I have this monark saddle but its not the one were there are two separate pans its the one with just a single pan and I think there was a strip of tack welded metal on the inside. HOW the heck would you recover that one...........the right way.


----------



## Andrew Gorman (Dec 7, 2010)

I've been thinking about the same thing- you could find  an upholstery tack strip that would work I haven't found one yet), use a steel door edge molding to hold the top in place, or what I'm now thinking might be easiest make a fiberglass lower pan and recover it like a double pan saddle.  If you can find the tack strip, make your own welder out of a microwave oven:
http://www.instructables.com/id/Build-a-Microwave-Transformer-Homemade-Welder/


----------



## militarymonark (Dec 7, 2010)

i have a stick welder just dont know how to use it.


----------



## militarymonark (Dec 8, 2010)

found this!! might work http://www.youtube.com/watch?v=VbwPmNrcQKU


----------



## chitown (Dec 8, 2010)

Patrick,

I've got one of those as well. Looks tricky for sure. Should keep me busy this winter. Do you have some pics of yours? I'll post some pics this weekend.
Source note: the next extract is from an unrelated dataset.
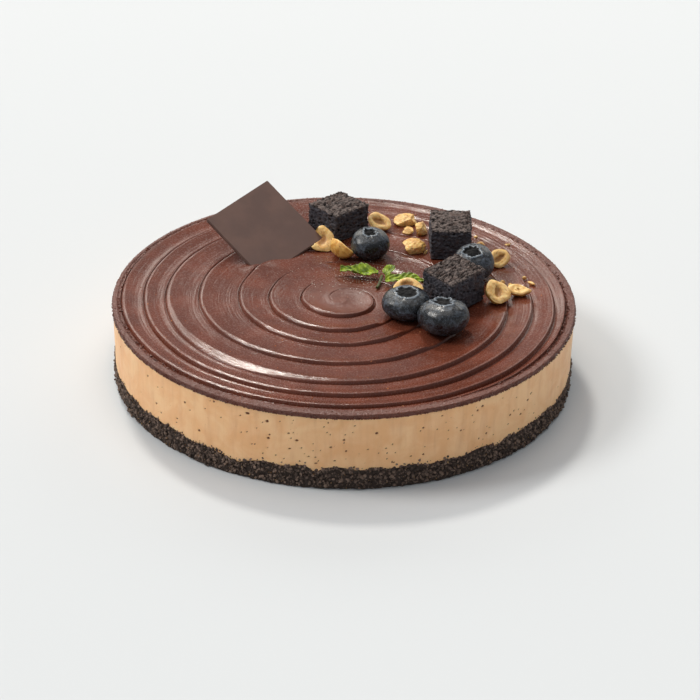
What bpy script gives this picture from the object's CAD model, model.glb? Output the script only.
"""The looks of a round chilled cheesecake: layers, wound ganache top, toppings, light and camera."""

import math
from itertools import combinations

import bmesh
import bpy
import numpy as np
from mathutils import Matrix, Vector, noise
from mathutils.bvhtree import BVHTree


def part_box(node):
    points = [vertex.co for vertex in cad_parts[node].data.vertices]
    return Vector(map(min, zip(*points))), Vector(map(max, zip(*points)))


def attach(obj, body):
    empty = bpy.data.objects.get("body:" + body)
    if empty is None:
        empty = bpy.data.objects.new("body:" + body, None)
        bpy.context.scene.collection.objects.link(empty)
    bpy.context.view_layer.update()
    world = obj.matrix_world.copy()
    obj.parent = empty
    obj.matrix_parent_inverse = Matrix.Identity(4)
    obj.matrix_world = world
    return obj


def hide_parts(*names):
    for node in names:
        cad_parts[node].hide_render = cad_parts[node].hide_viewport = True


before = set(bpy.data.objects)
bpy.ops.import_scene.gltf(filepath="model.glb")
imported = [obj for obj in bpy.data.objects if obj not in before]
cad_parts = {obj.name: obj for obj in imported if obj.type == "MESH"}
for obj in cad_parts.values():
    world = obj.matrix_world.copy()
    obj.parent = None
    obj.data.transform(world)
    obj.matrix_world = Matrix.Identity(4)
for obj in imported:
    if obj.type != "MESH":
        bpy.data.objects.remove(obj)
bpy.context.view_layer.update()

MM = 0.001
SEED = 23

# Sizes read from the frame
CAKE_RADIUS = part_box("ganache_top")[1].x
GANACHE_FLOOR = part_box("ganache_top")[0].z
MOUSSE_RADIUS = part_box("mousse_layer")[1].x
REST_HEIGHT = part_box("brownie_1")[0].z
RIM_HEIGHT = REST_HEIGHT
TOPPING_FLOOR = REST_HEIGHT - 0.2 * MM

# The wound ridge: groove radii at each half turn, from the middle outwards, clockwise
SPIRAL_START = math.radians(330)
SPIRAL_RADII = np.array(
    (0, 7, 14.2, 19.3, 26.3, 33.6, 38.4, 47.1, 54.4, 64.0, 71.2, 78.0, 82.0, 87.5, 91.5, 96.4, 95.2, 100)
) * MM
TURN_STEPS = 300
TURN_ANGLES = SPIRAL_START - 2 * math.pi * np.arange(TURN_STEPS) / TURN_STEPS
BANDS = 10
BAND_STEPS = (2, 2, 3, 4, 3, 3, 2, 1, 3, 3, 2, 1)
RIDGE_BIRTH = (0.30, 0.85)
RIDGE_END = (7.92, 8.15)
GROOVE_DROP = 1.9 * MM
CREST_RISE = 0.62 * MM
SHOULDER_SLOPE = 0.28
FOOT_WIDTH = 0.90 * MM
FULL_BAND = 11 * MM
RIM_ROUNDING = 1.1 * MM
# Rim's rounding: shares of it inwards and downwards, and of the rim's waver
RIM_SECTION = ((1, 0, 0), (0.62, 0.08, 0.3), (0.29, 0.29, 0.5), (0.08, 0.62, 0.8), (0, 1, 1))
SEAT_HEIGHT = REST_HEIGHT - 0.3 * MM
SEAT_SLOPE = 0.35

# The hollow inside the curl in the middle: place, reach and depth
BASIN_PLACE = (5.2 * MM, -5.9 * MM)
BASIN_REACH = 6.5 * MM
BASIN_DEPTH = 0.6 * MM

# The dab of ganache at the plaque's lower corner: place, spread and height
DAB_PLACE = (-38.5 * MM, 29.0 * MM)
DAB_SPREAD = (7.0 * MM, 4.0 * MM)
DAB_HEIGHT = 0.8 * MM

# The plaque: side, thickness, uppermost corner and the directions of its two edges from there
PLAQUE_SIDE = 37.4 * MM
PLAQUE_THICKNESS = 1.7 * MM
PLAQUE_TOP_CORNER = (-35.4 * MM, 70.5 * MM, 57.5 * MM)
PLAQUE_LEFT_EDGE = (-26.0, -26.1, -7.3)
PLAQUE_RIGHT_EDGE = (25.6, -20.4, -18.3)

# Layer line between crumb and mousse, as in the solids
CRUMB_RADIUS = 98.6 * MM
CRUMB_HEIGHT = 9.7 * MM
CRUMB_WAVES = ((7, 0.45 * MM), (17, 0.35 * MM), (41, 0.35 * MM))
CRUMB_DIPS = ((244, 3.3 * MM, 3.2), (264, 2.2 * MM, 1.6), (311, 2.0 * MM, 1.8), (96, 2.4 * MM, 3.5))

# Scattered bits: how many of each kind
RIM_GRAINS = 4400
DARK_GRAINS = 8600
TAN_GRAINS = 620
TAN_SPECKS = 170
PALE_SPECKS = 340

# Camera: solved from the ellipses of the rim and the base
CAMERA_PLACE = (2.976 * MM, -1139.484 * MM, 642.657 * MM)
CAMERA_PITCH = math.radians(29.02)
CAMERA_ROLL = math.radians(1.115)
CAMERA_LENS = 154.286

draw = np.random.default_rng(SEED)


# Shared helpers


def ease(low, high, value):
    share = np.clip((np.asarray(value, float) - low) / (high - low), 0, 1)
    return share * share * (3 - 2 * share)


def bell(value, middle, spread):
    return np.exp(-(((value - middle) / spread) ** 2))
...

On mine it appears that a piece of strapping steel was soldered on the _outside_, overhanging the edge where holes were punched for the threading. So I would guess it was sewn on first then the overhanging edge was folded inside to hide the seam and also tighten the leather some too?


----------



## militarymonark (Dec 8, 2010)

i have four of these lol Im really not concerned about 2 of them just the one that originally goes on my brother's Firestone. He's been asking me about it and I haven't figured out a way to recover it. Here is mine, a little rusty but its still solid.


----------



## Andrew Gorman (Dec 9, 2010)

Here are a couple of different metal tack strips, including the one from the British motorcycle site:
http://www.furniturerestorationtoolsandsupplies.com/upholstery-supplies-tack-strips


----------



## pgroah (Jan 1, 2011)

I put some dense carpet padding trimmed to fit and used contact adhesive.


----------